Tintagel has become one of the most unusual destinations in Sri Lanka, a boutique hotel that manages to honor the history of the house without letting the past dictate or dilute its modern, international sensibility. Fernando preserved the structure and restored the facade, the sweeping driveway and majestic carved wooden balconies and balustrades. But as soon as you walk through the grand pillared entrance, it's clear that Fernando has no colonial pretensions. There are no cane-backed chairs, no wicker, no ethnic kitsch or lovingly frayed Oriental rugs.
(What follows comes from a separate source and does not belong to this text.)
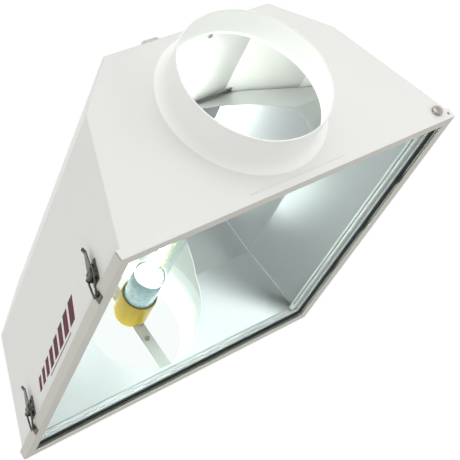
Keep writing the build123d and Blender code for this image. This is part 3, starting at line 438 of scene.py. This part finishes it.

Instead you'll find high-backed upholstered sofas from Spain, a chandelier from the Netherlands, Chinese wedding cabinets, black laquer tabletops from Vietnam and Burmese art. The aesthetic is stark and assertive, some call it masculine. Instead of the rich pinks, reds and purples so common in the Subcontinent, here you'll find arrangements of pale green hydrangeas, and Nepali carpets in combinations of avocado and chocolate, indigo, ebony, mud and ivory. The local productions look back to Europe with a wink. The trompe l'oeil marble pillars in the interior dining room were painted by a Sri Lankan artist, a novice to the technique. Fernando himself designed the modernist steel beds, and had them made in Sri Lanka.

Colombo's establishment hasn't completely accepted Fernando's vision. After he signed the lease, Fernando faced some intense public criticism from traditionalists who thought the house should have been turned into a museum if there was no Bandaranaike family member occupying it. Museums in Colombo, however, tend to gather dust and Fernando is more interested in gathering people, and he's slowly building a following. The restaurant has become a favorite among the city's more adventurous diners, who come for the oxtail and marrow risotto, the yellowfin tuna enveloped in white radish or the prawn salsa heating up the cold soups.

Tintagel has also won praise for its fresh approach to the restoration of a historic property. Tintagel is not bound by "some notion of what the past might have been," says Channa Daswatte, one of Sri Lanka's leading architects and an associate of the late Geoffrey Bawa. "He's trying to create something that is of today, that is beautiful in its own right."

Demand for the hotel, however, has been slack. The Sri Lankan army and the Tamil Tigers are fighting again, officially ending a cease fire in the country's 25-year-old civil war last year. The violence has rarely affected tourists directly, but regular reports of bomb blasts have dampened tourism, forcing Fernando to offer his 10 luxury suites at discounted prices, beginning at $200 per night. He is optimistic, though, that peace will eventually come, and guests soon after. "Everything takes time, and I have patience."